Exercise goal: Please output exactly the lines of the material from the first through the line containing "# on the table", and nothing more.

Information supplied:

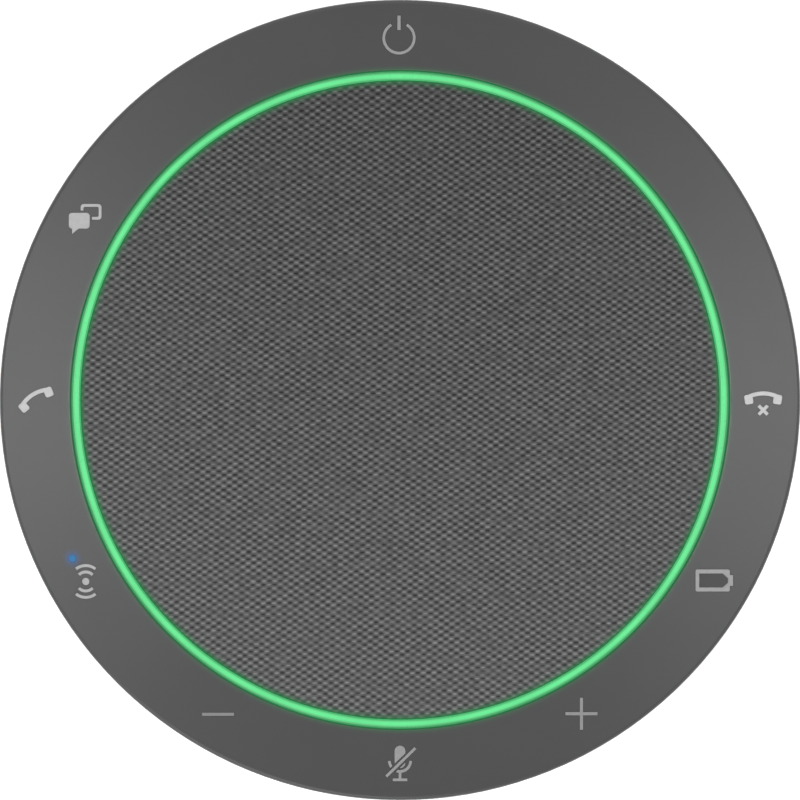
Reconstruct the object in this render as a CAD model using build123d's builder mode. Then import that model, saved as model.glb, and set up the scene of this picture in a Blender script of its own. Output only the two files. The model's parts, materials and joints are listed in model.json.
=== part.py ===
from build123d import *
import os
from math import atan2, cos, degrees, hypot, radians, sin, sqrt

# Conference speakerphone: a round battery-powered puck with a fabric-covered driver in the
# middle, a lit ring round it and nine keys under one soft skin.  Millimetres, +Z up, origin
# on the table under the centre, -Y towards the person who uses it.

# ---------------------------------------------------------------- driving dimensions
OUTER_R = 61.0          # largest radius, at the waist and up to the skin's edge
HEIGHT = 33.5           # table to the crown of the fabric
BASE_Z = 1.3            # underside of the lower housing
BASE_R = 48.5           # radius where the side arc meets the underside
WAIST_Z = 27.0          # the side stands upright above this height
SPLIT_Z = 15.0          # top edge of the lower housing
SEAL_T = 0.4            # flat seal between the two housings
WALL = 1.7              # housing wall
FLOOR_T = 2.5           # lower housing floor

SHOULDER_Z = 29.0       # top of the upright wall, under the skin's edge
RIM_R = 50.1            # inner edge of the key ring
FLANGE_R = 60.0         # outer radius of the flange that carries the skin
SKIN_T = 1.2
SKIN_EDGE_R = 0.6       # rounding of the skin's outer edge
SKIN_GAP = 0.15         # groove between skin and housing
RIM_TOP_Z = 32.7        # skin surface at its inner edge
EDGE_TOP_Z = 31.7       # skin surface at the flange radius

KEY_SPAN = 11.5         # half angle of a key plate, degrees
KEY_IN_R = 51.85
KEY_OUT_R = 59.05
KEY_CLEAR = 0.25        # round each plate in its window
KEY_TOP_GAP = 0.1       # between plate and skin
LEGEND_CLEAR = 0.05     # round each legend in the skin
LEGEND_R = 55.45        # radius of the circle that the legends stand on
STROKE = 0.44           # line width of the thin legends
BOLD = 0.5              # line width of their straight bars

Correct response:
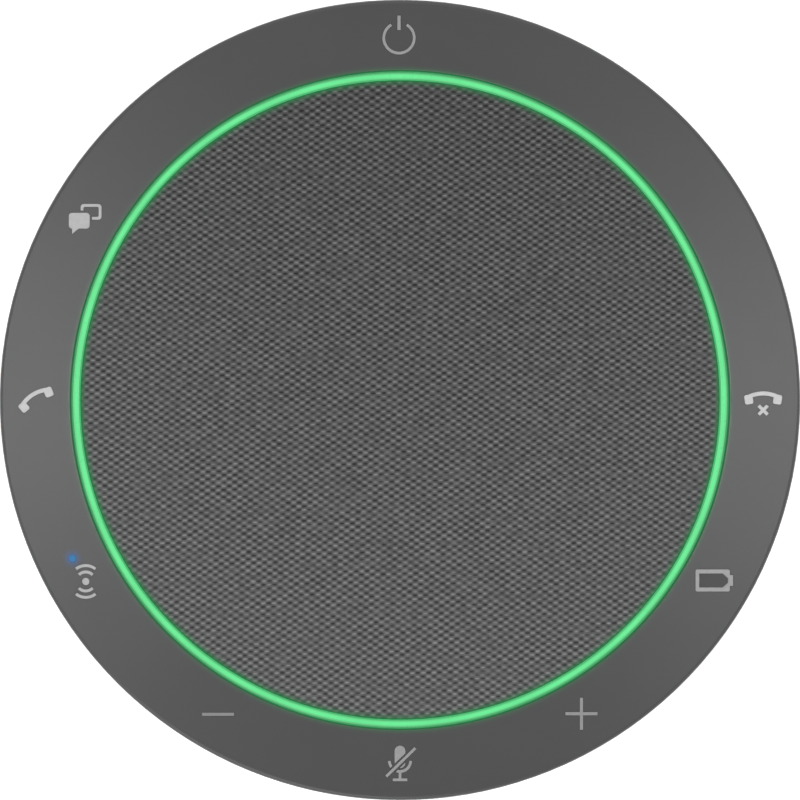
Reconstruct the object in this render as a CAD model using build123d's builder mode. Then import that model, saved as model.glb, and set up the scene of this picture in a Blender script of its own. Output only the two files. The model's parts, materials and joints are listed in model.json.
=== part.py ===
from build123d import *
import os
from math import atan2, cos, degrees, hypot, radians, sin, sqrt

# Conference speakerphone: a round battery-powered puck with a fabric-covered driver in the
# middle, a lit ring round it and nine keys under one soft skin.  Millimetres, +Z up, origin
# on the table under the centre, -Y towards the person who uses it.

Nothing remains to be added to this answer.